> Given information
########################################
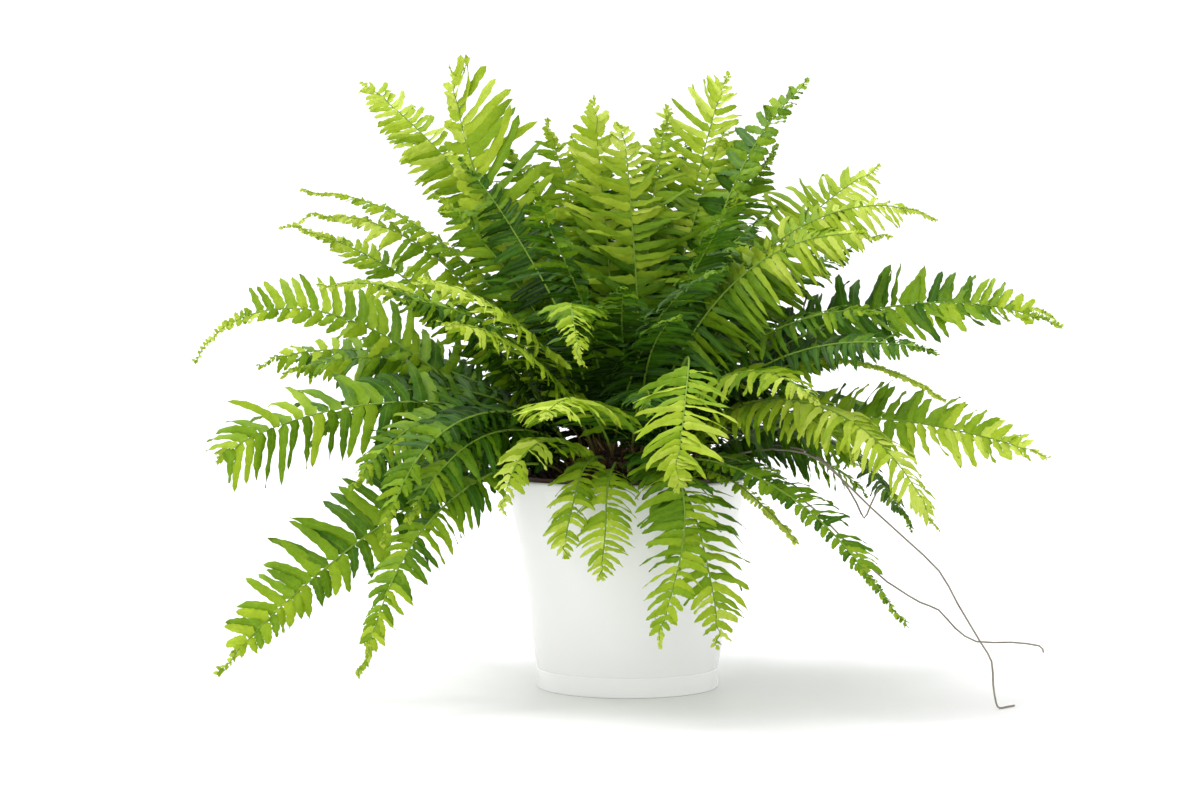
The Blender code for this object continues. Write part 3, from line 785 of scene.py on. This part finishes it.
def chunk(build, rng, spot, size, tint):
    """A small angular lump: a squashed, tilted box with jittered corners."""
    corners = np.array([(x, y, z) for x in (-1, 1) for y in (-1, 1) for z in (-1, 1)], float)
    corners *= np.array([rng.uniform(0.5, 1.0) for _ in range(3)]) * size
    corners += np.array([[rng.uniform(-0.22, 0.22) * size for _ in range(3)] for _ in range(8)])
    a, b = rng.uniform(0, 6.28), rng.uniform(-0.6, 0.6)
    spin = np.array(((math.cos(a), -math.sin(a), 0), (math.sin(a), math.cos(a), 0), (0, 0, 1)))
    tilt = np.array(((1, 0, 0), (0, math.cos(b), -math.sin(b)), (0, math.sin(b), math.cos(b))))
    points = corners @ tilt.T @ spin.T + spot
    faces = np.array(((0, 1, 3, 2), (4, 6, 7, 5), (0, 4, 5, 1), (2, 3, 7, 6), (0, 2, 6, 4),
                      (1, 5, 7, 3)))
    marks = np.tile((0.5, 0.5, tint, 1.0), (8, 1))
    build.add(points, faces, np.ones(8, dtype=bool), marks)


def litter_material():
    """Earth, bark and dry stems: the tint mark runs from black-brown to straw."""
    n = Nodes("litter")
    mark = n.add("ShaderNodeAttribute", attribute_name="leaf")
    parts = n.add("ShaderNodeSeparateColor")
    n.put(parts.inputs[0], mark.outputs["Color"])
    grain = n.noise(500.0, 4.0, 0.65)
    value = n.math("ADD", parts.outputs[2], n.math("MULTIPLY", n.math("SUBTRACT", grain, 0.5), 0.4))
    colour = n.ramp(value, (0.0, (0.012, 0.007, 0.005)), (0.35, (0.045, 0.022, 0.012)),
                    (0.65, (0.16, 0.085, 0.038)), (1.0, (0.38, 0.26, 0.13)))
    rough = n.math("ADD", 0.70, n.math("MULTIPLY", grain, 0.3), clamp=True)
    return n.finish(n.principled(colour, rough, n.bump(grain, 0.8, 0.0006)))


def link_build(build, name, material, slot, *nodes):
    """The finished mesh as a piece, which stands for the given nodes."""
    obj = bpy.data.objects.new(name, build.mesh(name))
    bpy.context.scene.collection.objects.link(obj)
    obj.data.materials.append(material)
    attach(obj, "root")
    if nodes:
        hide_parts(*nodes)
    return obj


def bed_sink(share):
    """How far the bed lies below its middle, at a share of its radius."""
    return BED_SINK * max(0.0, share - BED_LEVEL) / (1 - BED_LEVEL)


def tone(obj, tint):
    """Marks a turned solid like the litter on it, with one tint all over."""
    marks = obj.data.attributes.new("leaf", "FLOAT_COLOR", "POINT")
    marks.data.foreach_set("color", [0.5, 0.5, tint, 1.0] * len(obj.data.vertices))


def make_soil(material):
    """The bed of potting mix, and the crumbs, bark and chaff that lie on it."""
    low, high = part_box("soil")
    edge, top = high.x, high.z
    rings = 26
    bed = [(edge * k / rings, top - bed_sink(k / rings)) for k in range(rings + 1)]
    profile = bed + [(SOIL_BASE_RADIUS, low.z), (0.0, low.z)]
    soil = turned("soil_piece", profile, INNER_STEPS, material)
    tone(soil, 0.16)
    rough_top(soil, top - 0.0055, 0.0016, 160.0, 4.0)
    adopt(soil, "soil")
    rng = random.Random(41)
    build = Build()
    for _ in range(CRUMBS):
        radius = edge * math.sqrt(rng.uniform(0.25, 0.96))
        turn = rng.uniform(0, 2 * math.pi)
        size = rng.uniform(0.0007, 0.0024)
        z = top + 0.0004 - bed_sink(radius / edge)
        spot = np.array((radius * math.cos(turn), radius * math.sin(turn), z))
        chunk(build, rng, spot, size, rng.choice((0.1, 0.2, 0.3, 0.5, 0.7)) * rng.uniform(0.7, 1.2))
    link_build(build, "soil_crumbs", material, "potting_mix")


def make_crown(material):
    """The mound of rhizome, the scales and lumps on it, and the stubs and dry stems out of it."""
    low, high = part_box("crown")
    radius, height, base = high.x, high.z - low.z, low.z
    rng = random.Random(77)
    rings = 22
    steps = [math.radians(90 - 88 * k / rings) for k in range(rings + 1)]
    dome = [(radius * math.cos(t) if k else 0.0, base + height * math.sin(t))
            for k, t in enumerate(steps)]
    profile = dome + [(radius, base), (0.0, base)]
    crown = turned("crown_mound", profile, INNER_STEPS, material)
    tone(crown, 0.28)
    rough_top(crown, base + 0.001, 0.0030, 110.0, 9.0)
    adopt(crown, "crown")

    build = Build()
    for _ in range(SCALES):
        turn, reach = rng.uniform(0, 2 * math.pi), math.sqrt(rng.uniform(0.02, 1))
        x, y = radius * reach * math.cos(turn), radius * reach * math.sin(turn)
        z = base + height * math.sqrt(max(0.0, 1 - reach**2))
        size = rng.uniform(0.0008, 0.0030)
        chunk(build, rng, np.array((x, y, z)), size, rng.uniform(0.12, 0.62))
    for k in range(STUBS):
        turn, reach = rng.uniform(0, 2 * math.pi), rng.uniform(0.25, 1.0)
        long = k % 4 == 0
        x, y = radius * reach * math.cos(turn), radius * reach * math.sin(turn)
        z = base + height * math.sqrt(max(0.0, 1 - reach**2)) - 0.002
        size = rng.uniform(0.045, 0.085) if long else rng.uniform(0.010, 0.026)
        lift = rng.uniform(0.5, 1.3)
        heading = turn + rng.uniform(-0.8, 0.8)
        path, spot = [], np.array((x, y, z))
        for i in range(STUB_STEPS + 1):
            path.append(spot.copy())
            slope = lift - (1.5 if long else 0.3) * (i / STUB_STEPS) ** 1.3
            ahead = np.array((math.cos(slope) * math.cos(heading),
                              math.cos(slope) * math.sin(heading), math.sin(slope)))
            spot = spot + size / STUB_STEPS * ahead
            heading += rng.uniform(-0.15, 0.15)
        thick = rng.uniform(0.0005, 0.0008) if long else rng.uniform(0.0008, 0.0014)
        radii = thick * (1 - 0.6 * np.linspace(0, 1, len(path)))
        add_tube(build, path, radii, np.full(len(path), rng.uniform(0.45, 1.0)))
    link_build(build, "crown_stubs", material, "rhizome")


# The scene

WORLD_STRENGTH = 1.26
SUN_ENERGY = 2.3
SUN_SPREAD = 30  # degrees; wide, for soft shadows
SUN_DIRECTION = (0.45, -0.30, -1.0)
CAMERA_PLACE = (-0.018, -1.88, 0.275)
CAMERA_DOWN = 2.63  # degrees below the horizon
CAMERA_LENS = 86.0
FLOOR_HALF = 14


def colour_runners():
    """The runners keep their CAD meshes and take a stem material."""
    stem = simple_material(
        "runner_stem", ((0.3, (0.15, 0.12, 0.09)), (0.6, (0.26, 0.23, 0.18)),
                        (0.8, (0.22, 0.23, 0.15))), 70.0, 0.55, 1200.0, 0.0001)
    for number in (1, 2, 3):
        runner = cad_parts[f"runner_{number}"]
        runner.data.materials.clear()
        runner.data.materials.append(stem)


def add_floor():
    half = FLOOR_HALF
    mesh = bpy.data.meshes.new("floor")
    mesh.from_pydata([(-half, -half, 0), (half, -half, 0), (half, half, 0), (-half, half, 0)], [],
                     [(0, 1, 2, 3)])
    mesh.materials.append(simple_material(
        "floor_white", ((0.3, (0.80, 0.80, 0.80)), (0.7, (0.81, 0.81, 0.81))),
        4.0, 0.55, 40.0, 0.00002))
    floor = bpy.data.objects.new("floor", mesh)
    bpy.context.scene.collection.objects.link(floor)


def add_light():
    world = bpy.data.worlds.new("studio")
    world.use_nodes = True
    back = world.node_tree.nodes["Background"]
    back.inputs["Color"].default_value = (1.0, 1.0, 1.0, 1.0)
    back.inputs["Strength"].default_value = WORLD_STRENGTH
    bpy.context.scene.world = world

    sun = bpy.data.lights.new("key", "SUN")
    sun.energy = SUN_ENERGY
    sun.angle = math.radians(SUN_SPREAD)
    lamp = bpy.data.objects.new("key", sun)
    lamp.rotation_euler = Vector(SUN_DIRECTION).to_track_quat("-Z", "Y").to_euler()
    bpy.context.scene.collection.objects.link(lamp)


def add_camera():
    lens = bpy.data.cameras.new("camera")
    lens.lens = CAMERA_LENS
    lens.sensor_width = 36.0
    camera = bpy.data.objects.new("camera", lens)
    camera.location = CAMERA_PLACE
    camera.rotation_euler = (math.radians(90 - CAMERA_DOWN), 0.0, 0.0)
    bpy.context.scene.collection.objects.link(camera)
    bpy.context.scene.camera = camera
    bpy.context.scene.view_settings.view_transform = "Standard"


make_fronds(leaf_material())
make_planter()
make_nursery_pot()
litter = litter_material()
make_soil(litter)
make_crown(litter)
colour_runners()
add_floor()
add_light()
add_camera()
########################################
> Objective
Exactly as written, please reproduce the lines from the first line of the data to the line containing "n.bump(grain, 0.8, 0.0006)))", inclusive, and nothing else.

> Solution to the exercise
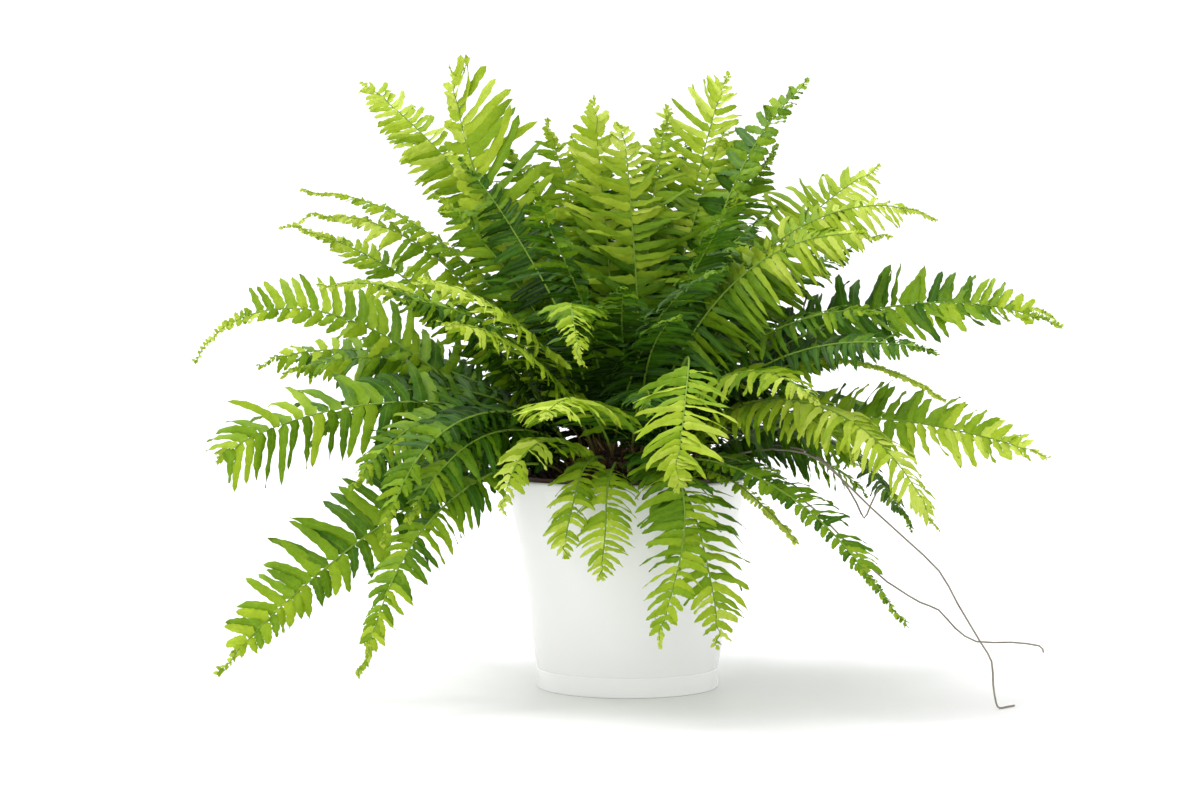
The Blender code for this object continues. Write part 3, from line 785 of scene.py on. This part finishes it.
def chunk(build, rng, spot, size, tint):
    """A small angular lump: a squashed, tilted box with jittered corners."""
    corners = np.array([(x, y, z) for x in (-1, 1) for y in (-1, 1) for z in (-1, 1)], float)
    corners *= np.array([rng.uniform(0.5, 1.0) for _ in range(3)]) * size
    corners += np.array([[rng.uniform(-0.22, 0.22) * size for _ in range(3)] for _ in range(8)])
    a, b = rng.uniform(0, 6.28), rng.uniform(-0.6, 0.6)
    spin = np.array(((math.cos(a), -math.sin(a), 0), (math.sin(a), math.cos(a), 0), (0, 0, 1)))
    tilt = np.array(((1, 0, 0), (0, math.cos(b), -math.sin(b)), (0, math.sin(b), math.cos(b))))
    points = corners @ tilt.T @ spin.T + spot
    faces = np.array(((0, 1, 3, 2), (4, 6, 7, 5), (0, 4, 5, 1), (2, 3, 7, 6), (0, 2, 6, 4),
                      (1, 5, 7, 3)))
    marks = np.tile((0.5, 0.5, tint, 1.0), (8, 1))
    build.add(points, faces, np.ones(8, dtype=bool), marks)


def litter_material():
    """Earth, bark and dry stems: the tint mark runs from black-brown to straw."""
    n = Nodes("litter")
    mark = n.add("ShaderNodeAttribute", attribute_name="leaf")
    parts = n.add("ShaderNodeSeparateColor")
    n.put(parts.inputs[0], mark.outputs["Color"])
    grain = n.noise(500.0, 4.0, 0.65)
    value = n.math("ADD", parts.outputs[2], n.math("MULTIPLY", n.math("SUBTRACT", grain, 0.5), 0.4))
    colour = n.ramp(value, (0.0, (0.012, 0.007, 0.005)), (0.35, (0.045, 0.022, 0.012)),
                    (0.65, (0.16, 0.085, 0.038)), (1.0, (0.38, 0.26, 0.13)))
    rough = n.math("ADD", 0.70, n.math("MULTIPLY", grain, 0.3), clamp=True)
    return n.finish(n.principled(colour, rough, n.bump(grain, 0.8, 0.0006)))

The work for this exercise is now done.